**Instructions for the task:**
Print verbatim the opening line of the material and every subsequent line through the one containing "WIRE_STEPS = 2".

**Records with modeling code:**
────────────────────
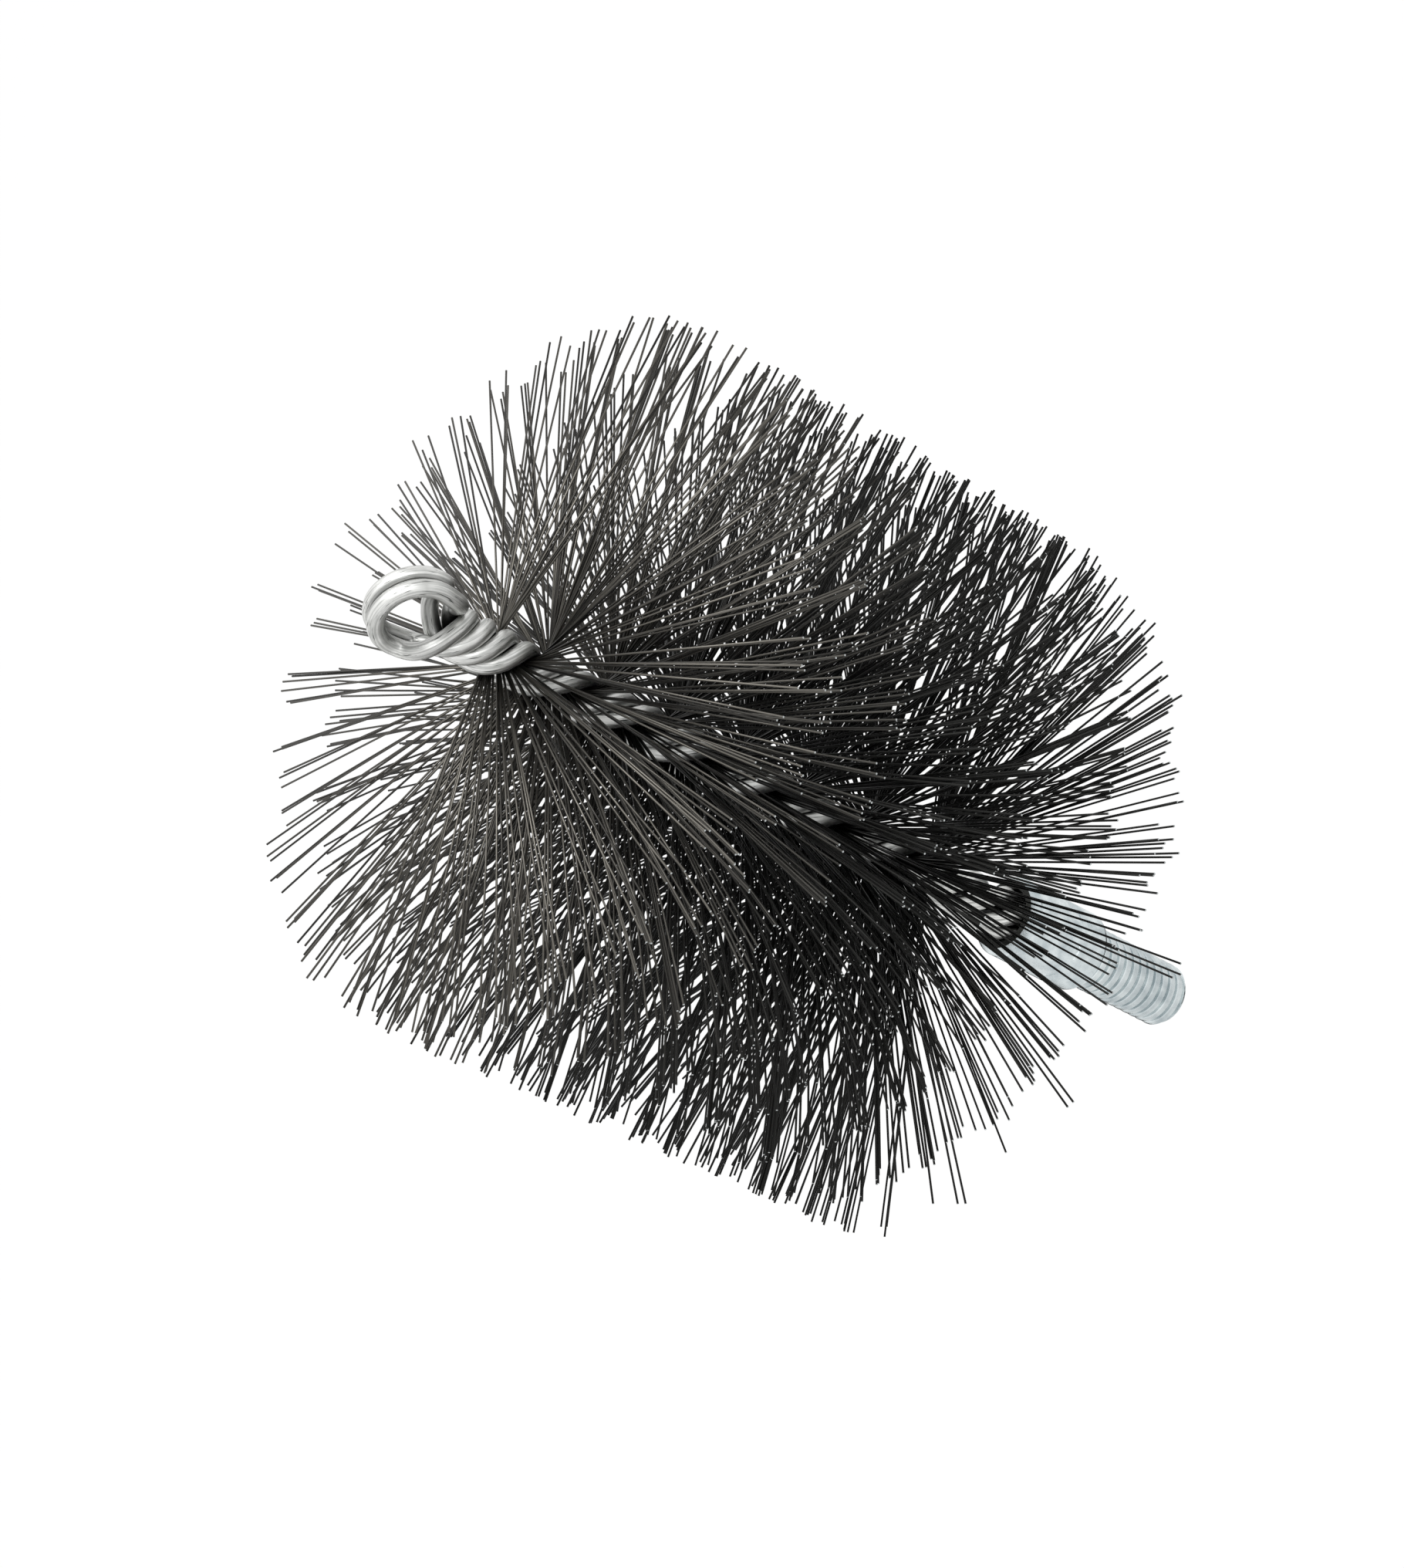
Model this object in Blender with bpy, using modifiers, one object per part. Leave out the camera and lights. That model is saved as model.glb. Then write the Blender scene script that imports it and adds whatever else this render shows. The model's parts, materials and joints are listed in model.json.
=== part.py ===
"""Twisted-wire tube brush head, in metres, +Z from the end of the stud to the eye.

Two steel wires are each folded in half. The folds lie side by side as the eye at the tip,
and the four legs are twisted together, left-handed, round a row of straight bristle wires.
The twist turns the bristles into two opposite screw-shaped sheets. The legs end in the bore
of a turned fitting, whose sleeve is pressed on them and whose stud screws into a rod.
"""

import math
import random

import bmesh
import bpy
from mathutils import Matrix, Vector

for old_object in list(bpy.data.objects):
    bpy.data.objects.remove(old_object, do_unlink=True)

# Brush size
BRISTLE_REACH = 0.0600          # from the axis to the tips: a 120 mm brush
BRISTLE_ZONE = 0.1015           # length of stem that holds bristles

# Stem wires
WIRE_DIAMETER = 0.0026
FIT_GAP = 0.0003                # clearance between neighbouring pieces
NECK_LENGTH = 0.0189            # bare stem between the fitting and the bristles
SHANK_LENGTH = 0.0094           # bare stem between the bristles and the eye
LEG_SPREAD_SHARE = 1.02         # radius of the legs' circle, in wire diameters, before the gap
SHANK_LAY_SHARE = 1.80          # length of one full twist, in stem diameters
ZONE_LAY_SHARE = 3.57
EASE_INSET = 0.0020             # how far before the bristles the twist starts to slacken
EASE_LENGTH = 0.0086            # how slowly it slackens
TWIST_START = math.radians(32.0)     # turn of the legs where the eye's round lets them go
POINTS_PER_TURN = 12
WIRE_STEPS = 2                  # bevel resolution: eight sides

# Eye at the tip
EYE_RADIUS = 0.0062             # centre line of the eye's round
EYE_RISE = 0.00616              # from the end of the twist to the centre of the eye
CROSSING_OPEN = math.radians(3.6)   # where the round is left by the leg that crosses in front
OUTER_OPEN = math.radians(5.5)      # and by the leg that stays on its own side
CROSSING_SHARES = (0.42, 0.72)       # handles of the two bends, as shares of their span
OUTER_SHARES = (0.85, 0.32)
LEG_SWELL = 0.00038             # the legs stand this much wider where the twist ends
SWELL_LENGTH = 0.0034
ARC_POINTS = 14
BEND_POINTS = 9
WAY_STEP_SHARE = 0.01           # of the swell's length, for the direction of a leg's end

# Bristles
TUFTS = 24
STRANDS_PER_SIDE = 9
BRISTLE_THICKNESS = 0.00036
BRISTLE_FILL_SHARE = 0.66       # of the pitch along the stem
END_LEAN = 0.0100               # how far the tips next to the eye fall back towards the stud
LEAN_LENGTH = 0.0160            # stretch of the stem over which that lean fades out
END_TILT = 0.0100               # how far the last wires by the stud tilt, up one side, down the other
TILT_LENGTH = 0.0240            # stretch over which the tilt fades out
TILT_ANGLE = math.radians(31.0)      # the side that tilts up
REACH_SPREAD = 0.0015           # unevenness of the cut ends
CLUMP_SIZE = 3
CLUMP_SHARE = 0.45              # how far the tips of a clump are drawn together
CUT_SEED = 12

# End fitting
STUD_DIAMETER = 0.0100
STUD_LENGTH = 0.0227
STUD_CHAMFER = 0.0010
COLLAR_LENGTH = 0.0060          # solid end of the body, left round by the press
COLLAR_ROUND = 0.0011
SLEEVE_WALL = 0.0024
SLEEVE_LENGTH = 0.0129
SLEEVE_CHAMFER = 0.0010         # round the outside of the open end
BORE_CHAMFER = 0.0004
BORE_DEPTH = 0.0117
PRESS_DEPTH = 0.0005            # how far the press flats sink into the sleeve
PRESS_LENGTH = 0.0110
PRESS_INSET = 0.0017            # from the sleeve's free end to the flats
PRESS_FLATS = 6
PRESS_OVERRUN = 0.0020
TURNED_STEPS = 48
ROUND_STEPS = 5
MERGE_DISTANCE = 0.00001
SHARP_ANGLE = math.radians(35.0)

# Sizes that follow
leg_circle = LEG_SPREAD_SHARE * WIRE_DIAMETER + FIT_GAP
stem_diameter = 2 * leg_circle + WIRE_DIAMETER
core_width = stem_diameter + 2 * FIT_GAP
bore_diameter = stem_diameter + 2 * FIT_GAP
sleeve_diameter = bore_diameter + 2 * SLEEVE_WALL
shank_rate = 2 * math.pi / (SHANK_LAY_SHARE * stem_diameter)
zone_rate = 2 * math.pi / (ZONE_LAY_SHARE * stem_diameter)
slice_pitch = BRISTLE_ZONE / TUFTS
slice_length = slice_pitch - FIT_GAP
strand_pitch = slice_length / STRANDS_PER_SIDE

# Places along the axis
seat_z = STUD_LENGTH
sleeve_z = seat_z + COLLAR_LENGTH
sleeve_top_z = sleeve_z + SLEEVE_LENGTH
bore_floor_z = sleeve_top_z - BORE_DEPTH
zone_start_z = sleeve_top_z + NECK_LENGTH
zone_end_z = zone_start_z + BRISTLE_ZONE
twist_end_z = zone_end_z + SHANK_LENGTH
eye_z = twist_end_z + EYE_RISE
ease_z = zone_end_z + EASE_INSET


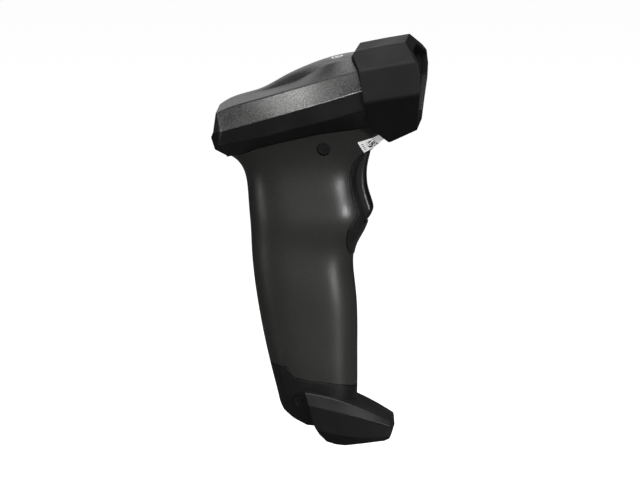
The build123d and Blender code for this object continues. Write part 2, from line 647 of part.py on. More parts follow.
────────────────────
**Finished exercise:**
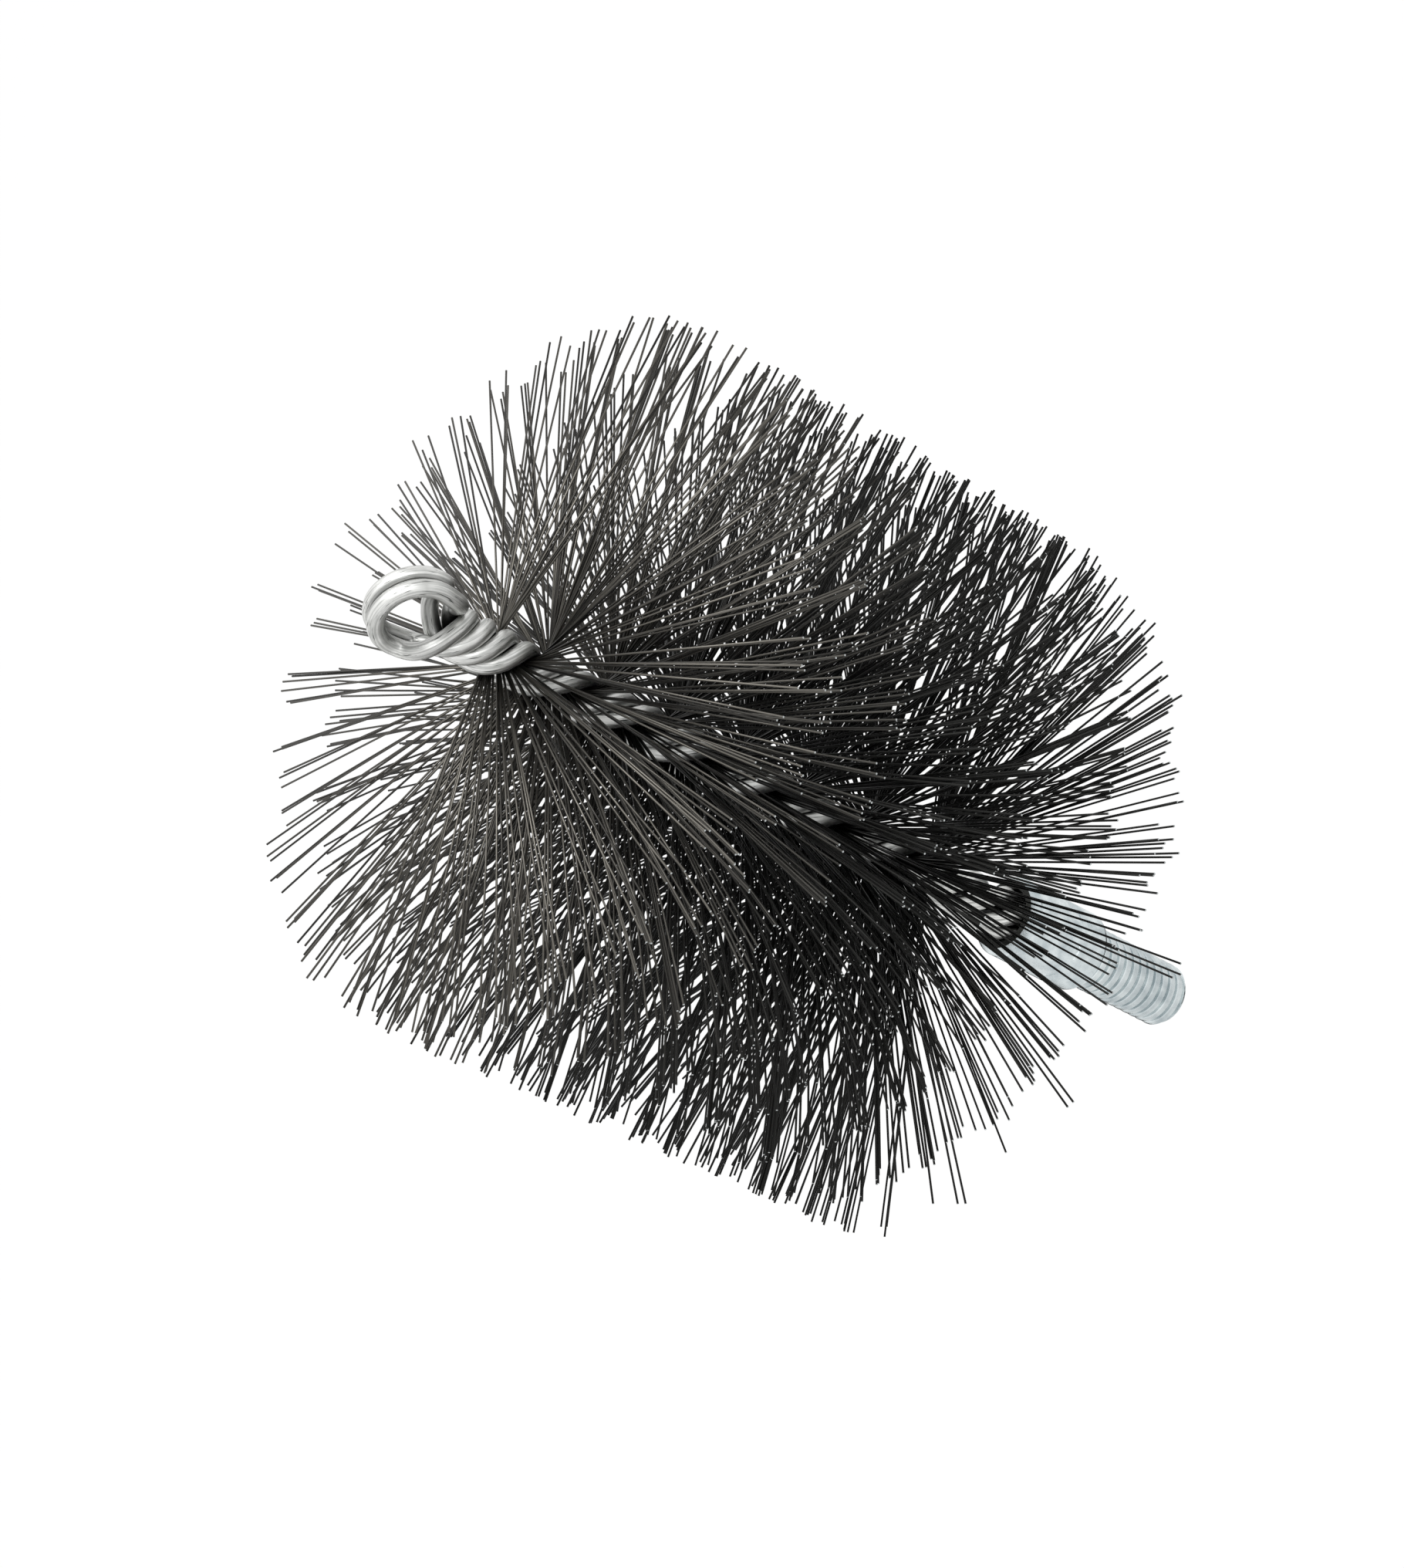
Model this object in Blender with bpy, using modifiers, one object per part. Leave out the camera and lights. That model is saved as model.glb. Then write the Blender scene script that imports it and adds whatever else this render shows. The model's parts, materials and joints are listed in model.json.
=== part.py ===
"""Twisted-wire tube brush head, in metres, +Z from the end of the stud to the eye.

Two steel wires are each folded in half. The folds lie side by side as the eye at the tip,
and the four legs are twisted together, left-handed, round a row of straight bristle wires.
The twist turns the bristles into two opposite screw-shaped sheets. The legs end in the bore
of a turned fitting, whose sleeve is pressed on them and whose stud screws into a rod.
"""

import math
import random

import bmesh
import bpy
from mathutils import Matrix, Vector

for old_object in list(bpy.data.objects):
    bpy.data.objects.remove(old_object, do_unlink=True)

# Brush size
BRISTLE_REACH = 0.0600          # from the axis to the tips: a 120 mm brush
BRISTLE_ZONE = 0.1015           # length of stem that holds bristles

# Stem wires
WIRE_DIAMETER = 0.0026
FIT_GAP = 0.0003                # clearance between neighbouring pieces
NECK_LENGTH = 0.0189            # bare stem between the fitting and the bristles
SHANK_LENGTH = 0.0094           # bare stem between the bristles and the eye
LEG_SPREAD_SHARE = 1.02         # radius of the legs' circle, in wire diameters, before the gap
SHANK_LAY_SHARE = 1.80          # length of one full twist, in stem diameters
ZONE_LAY_SHARE = 3.57
EASE_INSET = 0.0020             # how far before the bristles the twist starts to slacken
EASE_LENGTH = 0.0086            # how slowly it slackens
TWIST_START = math.radians(32.0)     # turn of the legs where the eye's round lets them go
POINTS_PER_TURN = 12
WIRE_STEPS = 2                  # bevel resolution: eight sides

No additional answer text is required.